## Material
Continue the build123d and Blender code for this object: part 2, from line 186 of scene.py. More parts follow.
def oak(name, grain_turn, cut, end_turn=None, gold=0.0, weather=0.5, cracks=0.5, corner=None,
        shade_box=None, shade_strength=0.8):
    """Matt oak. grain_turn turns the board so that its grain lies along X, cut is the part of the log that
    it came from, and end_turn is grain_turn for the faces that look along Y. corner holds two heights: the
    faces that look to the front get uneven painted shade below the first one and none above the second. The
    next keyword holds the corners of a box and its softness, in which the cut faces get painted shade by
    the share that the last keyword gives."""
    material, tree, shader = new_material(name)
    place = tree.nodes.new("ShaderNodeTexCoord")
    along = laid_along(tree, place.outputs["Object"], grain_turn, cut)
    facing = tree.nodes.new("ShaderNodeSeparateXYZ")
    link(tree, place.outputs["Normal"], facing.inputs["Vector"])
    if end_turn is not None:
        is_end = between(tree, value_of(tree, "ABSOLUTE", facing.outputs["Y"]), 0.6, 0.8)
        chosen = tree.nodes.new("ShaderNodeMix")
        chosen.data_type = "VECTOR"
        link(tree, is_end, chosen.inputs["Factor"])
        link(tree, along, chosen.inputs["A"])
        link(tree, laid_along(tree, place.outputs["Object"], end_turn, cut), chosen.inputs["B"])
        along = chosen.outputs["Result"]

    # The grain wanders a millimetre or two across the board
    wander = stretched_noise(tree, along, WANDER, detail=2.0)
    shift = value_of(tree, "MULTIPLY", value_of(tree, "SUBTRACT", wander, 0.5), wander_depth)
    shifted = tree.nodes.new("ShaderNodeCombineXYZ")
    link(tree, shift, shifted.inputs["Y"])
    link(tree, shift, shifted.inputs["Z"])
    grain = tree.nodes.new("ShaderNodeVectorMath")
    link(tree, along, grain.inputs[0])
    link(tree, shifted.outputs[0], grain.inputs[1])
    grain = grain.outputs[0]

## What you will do
Reproduce each line of the material above precisely.

## Answer in full
Continue the build123d and Blender code for this object: part 2, from line 186 of scene.py. More parts follow.
def oak(name, grain_turn, cut, end_turn=None, gold=0.0, weather=0.5, cracks=0.5, corner=None,
        shade_box=None, shade_strength=0.8):
    """Matt oak. grain_turn turns the board so that its grain lies along X, cut is the part of the log that
    it came from, and end_turn is grain_turn for the faces that look along Y. corner holds two heights: the
    faces that look to the front get uneven painted shade below the first one and none above the second. The
    next keyword holds the corners of a box and its softness, in which the cut faces get painted shade by
    the share that the last keyword gives."""
    material, tree, shader = new_material(name)
    place = tree.nodes.new("ShaderNodeTexCoord")
    along = laid_along(tree, place.outputs["Object"], grain_turn, cut)
    facing = tree.nodes.new("ShaderNodeSeparateXYZ")
    link(tree, place.outputs["Normal"], facing.inputs["Vector"])
    if end_turn is not None:
        is_end = between(tree, value_of(tree, "ABSOLUTE", facing.outputs["Y"]), 0.6, 0.8)
        chosen = tree.nodes.new("ShaderNodeMix")
        chosen.data_type = "VECTOR"
        link(tree, is_end, chosen.inputs["Factor"])
        link(tree, along, chosen.inputs["A"])
        link(tree, laid_along(tree, place.outputs["Object"], end_turn, cut), chosen.inputs["B"])
        along = chosen.outputs["Result"]

    # The grain wanders a millimetre or two across the board
    wander = stretched_noise(tree, along, WANDER, detail=2.0)
    shift = value_of(tree, "MULTIPLY", value_of(tree, "SUBTRACT", wander, 0.5), wander_depth)
    shifted = tree.nodes.new("ShaderNodeCombineXYZ")
    link(tree, shift, shifted.inputs["Y"])
    link(tree, shift, shifted.inputs["Z"])
    grain = tree.nodes.new("ShaderNodeVectorMath")
    link(tree, along, grain.inputs[0])
    link(tree, shifted.outputs[0], grain.inputs[1])
    grain = grain.outputs[0]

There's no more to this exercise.